NEW SWEDEN DINNER THEATRE

Pipestone Flyer

Some of the cast members were Pastor Lawrence Jensen who played the roles of Kaiser and of Henry Kraik,  Lawrence's wife Lori Jensen who was the narrator, Jordan Hamer who played George Muller, Jordan's wife Miranda Hamer who directed and played Mary Muller, Daniel Jensen who played Beta, and Miki Hundeby who played the seamstress.

    The talented congregation of New Sweden Mission Church has ventured very successfully into  dinner theatre with the presentation of the drama “George Muller:All Things Are Possible”.  The dinner, served by the cast, was delicious; the play was well done, interesting and challenging; the evening as a whole was relaxing and a good opportunity for visiting.  The song by the men's quartet after the drama performance and during dessert was a delightful finishing touch.

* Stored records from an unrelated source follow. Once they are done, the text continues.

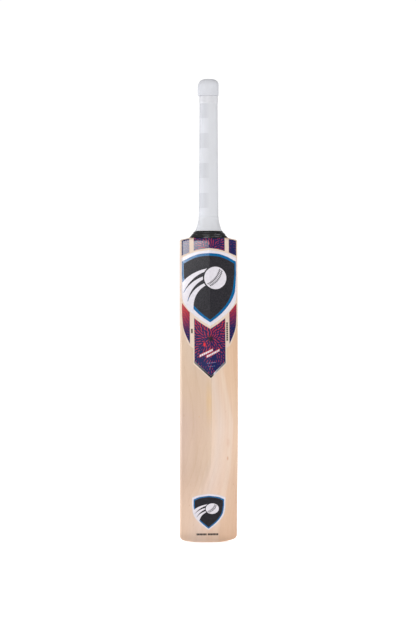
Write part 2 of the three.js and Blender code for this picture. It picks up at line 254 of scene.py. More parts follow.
def blade_ring(z, grow=0.0):
    """An outline of the blade, anticlockwise from the middle of the +X edge. z holds one height
    for each of its points."""
    index = np.arange(RING_COLUMNS)
    half = half_width(z) + grow
    side = np.where((index > QUARTER) & (index < 3 * QUARTER), -1.0, 1.0)
    on_face = index <= 2 * QUARTER
    from_edge = QUARTER - np.abs(QUARTER - index % (2 * QUARTER))

    def surface(share):
        return np.where(on_face, face_y(share) + grow, back_y(share, z) - grow)

    inward = np.where(on_face, -1.0, 1.0)
    middle = (face_y(np.ones(1)) + back_y(np.ones_like(z), z)) / 2
    share = (QUARTER - from_edge) / (QUARTER - CORNER_STEPS)
    flat_x = share * (half - EDGE_RADIUS)
    angle = np.clip((from_edge - 1) / (CORNER_STEPS - 1), 0, 1) * (math.pi / 2)
    arc_x = half - EDGE_RADIUS * (1 - np.cos(angle))
    arc_y = surface(arc_x / half) + inward * EDGE_RADIUS * (1 - np.sin(angle))
    x = np.where(from_edge > CORNER_STEPS, flat_x, arc_x)
    y = np.where(from_edge > CORNER_STEPS, surface(flat_x / half), arc_y)
    y = np.where(from_edge == 0, middle, y)
    turn = index / RING_COLUMNS * 2 * math.pi
    round_x, round_y = half * np.cos(turn), (NECK_OVAL_Y + grow) * np.sin(turn)
    return np.stack([mix(side * x, round_x, rounding(z)), mix(y, round_y, rounding(z)), z], axis=-1)


def back_point(x, z, lift):
    """The point on the blade's back at (x, z), lifted off the wood."""
    half = half_width(z)
    share = np.abs(x) / half
    y = back_y(share, z)
    past = np.clip((np.abs(x) - (half - EDGE_RADIUS)) / EDGE_RADIUS, 0, 0.999)
    y = y + EDGE_RADIUS * (1 - np.sqrt(1 - past**2))
    oval = -NECK_OVAL_Y * np.sqrt(np.clip(1 - share**2, 0, 1))
    return np.stack([x, mix(y, oval, rounding(z)) - lift, z], axis=-1)


# ---- Materials ----


class Nodes:
    """Shorthand for adding nodes to a node tree."""

    def __init__(self, tree):
        self.tree = tree

    def add(self, kind, output=0, inputs=None, **settings):
        node = self.tree.nodes.new("ShaderNode" + kind)
        for key, value in settings.items():
            setattr(node, key, value)
        for key, value in (inputs or {}).items():
            self.feed(node.inputs[key], value)
        return node.outputs[output]

    def feed(self, socket, value):
        if isinstance(value, bpy.types.NodeSocket):
            self.tree.links.new(value, socket)
        else:
            socket.default_value = value

    def math(self, operation, a, b=0.0, c=0.0):
        return self.add("Math", 0, {0: a, 1: b, 2: c}, operation=operation)

    def times(self, a, b):
        return self.math("MULTIPLY", a, b)

    def line(self, value, slope, start):
        """start + slope * value"""
        return self.math("MULTIPLY_ADD", value, slope, start)

    def steps(self, value, start, step):
        """How many steps value lies above start."""
        return self.math("DIVIDE", self.math("SUBTRACT", value, start), step)

    def clamp(self, value, high=1.0):
        return self.add("Clamp", 0, {0: value, 2: high})

    def squares(self, a, b):
        return self.math("ADD", self.times(a, a), self.times(b, b))

    def between(self, factor, a, b):
        """a where factor is 0 and b where it is 1."""
        return self.add("Mix", 0, {0: factor, 2: a, 3: b})


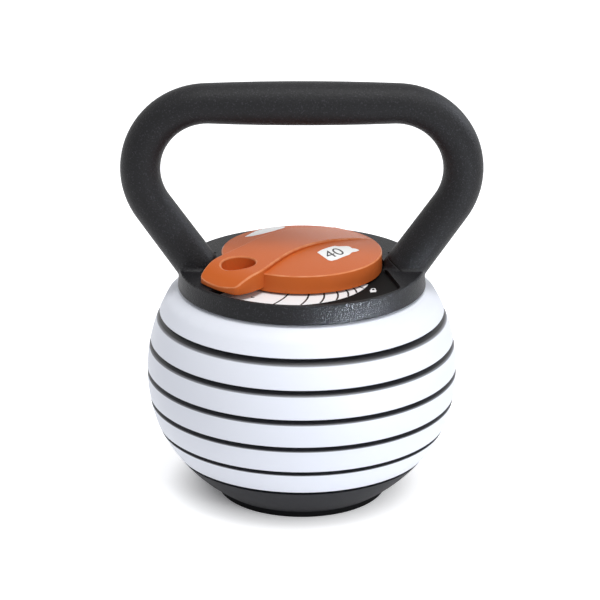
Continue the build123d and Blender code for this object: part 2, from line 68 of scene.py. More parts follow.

    The presentation of the George Muller story was excellent.  The key feature of his life is fairly well known, that he ran an orphanage in England for many years on the basis of faith that God would provide.  Less well known are his roguish youth, the influences and purposes which led him from a Prussian university to England, his personal austerity, and the full extent of his work with orphans.  As a brilliant youth, George could do well in his studies with little effort, so applied himself to support his gambling, drinking and partying through stealing, cheating and lying.  Then he went with a friend to a Bible meeting where the men sang hymns, read the Bible and the sermon, and prayed as though God were really present with them.  George was entranced, and soon repented of his sins and accepted Jesus Christ as Saviour and Lord.  Through the examples of others and personal experience, step by step he was led into a life of having only what was needed, and trusting God to provide those needs in answer to prayer.  One step took him to London for specific missionary training.  Another step led him into pastoral work where he became aware of orphan children.  From a small beginning of providing breakfast for a few orphans in his home by 1834, the work with orphans expanded to five orphan houses which accommodated two thousand fifty children.  By the time he died in 1898 at the age of 92, his orphanages had cared for over ten thousand children without a single meal being missed or a need unmet.  When children had matured to the point of leaving the orphanage, they were given three sets of new clothes and their apprenticeship fees, actually their wages for a year, were paid.  During this time, George Muller also established the Scriptural Knowledge Institution for Home and Abroad, which established day schools, Sunday schools, and adult schools for the poor, provided Bibles for people who could not afford to buy them, and helped foreign missionaries with financial gifts, an organization which continues to this day.  During all those years, Muller never asked people for donations, but simply brought the current need to God in prayer and watched God provide.  He kept meticulous records of every penny given and used, and never used money for anything except the specific purpose for which it was given.  

    A book about George Muller was available for purchase after the dinner and drama.